We are reminded that we are imperfect, but that doesn’t mean we don’t strive for perfection. We embrace a loving God that accepts us for who we are, rather than who we are not, a God that knows that we try to be better, even when we fail.
We strive to strengthen our relationships with those around us, friends and family, acquaintances, those relationships that are strong and those relationships that need work. We bring ourselves closer to God through repenting, by not being afraid to say “I’m sorry,” I made a mistake, by helping others and giving to others, without expecting anything in return, and by making time in our lives to talk to God – not just in the synagogue, but in our homes, while we are lying awake at night in our beds and while we are sitting outdoors among the trees.
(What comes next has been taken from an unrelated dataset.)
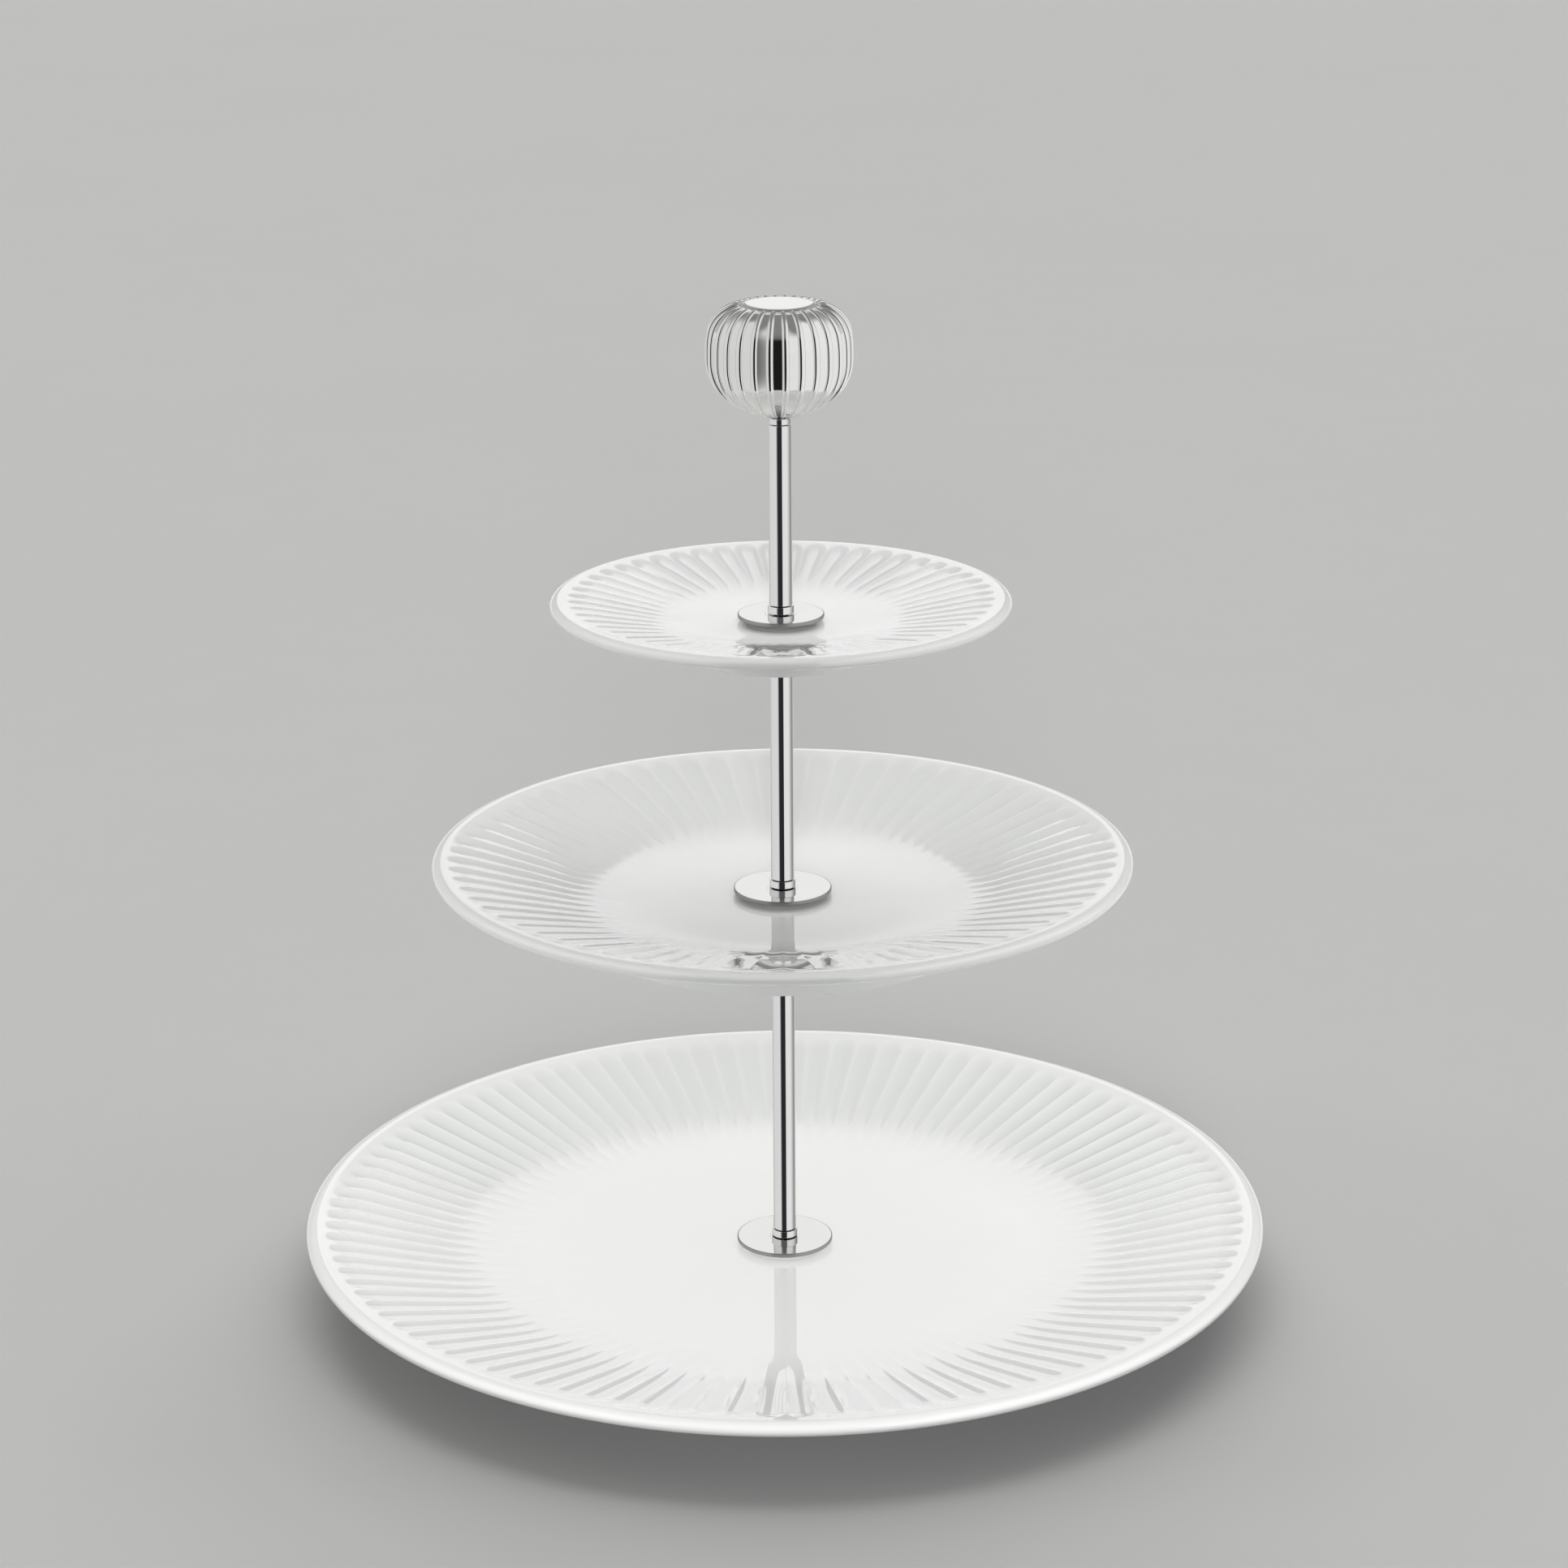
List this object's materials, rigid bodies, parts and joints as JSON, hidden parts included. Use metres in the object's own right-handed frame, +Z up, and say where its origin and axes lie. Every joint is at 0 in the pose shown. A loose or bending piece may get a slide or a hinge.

Allow ourselves to wrestle with God.
So instead of driving in the car and singing “Call Me Maybe” at the top of our lungs, in the coming days and weeks following the Yamim Noraim, these days of Awe, maybe we should hold unto these melodies of the High Holy Days and sing them at the top of our lungs. With the windows rolled up, we think no one will hear us, but God hears us. And just as the power of melody and song allowed Moses to leave a lasting imprint on the Jewish people, let the power of the music and liturgy of the High Holy Days allow us remain on a high, an elevated state, continuing to feel a close connection to God, to community, to ourselves.
After Neilah on Yom Kippur we tend to exhale. We loosen the tie, take off our shoes, have a bagel and shmear, and just like that, life goes back to normal. Instead, let the melodies linger and let the message of the music, of our liturgy, of the melodies, stay with us, and continue to sing the words of the High Holy Days proudly. Now that we are given this opportunity for a new year, what are we going to do with it? Just as Moses sang loud to get his message across, led us continue to sing as well, and let the words of song, lead to action.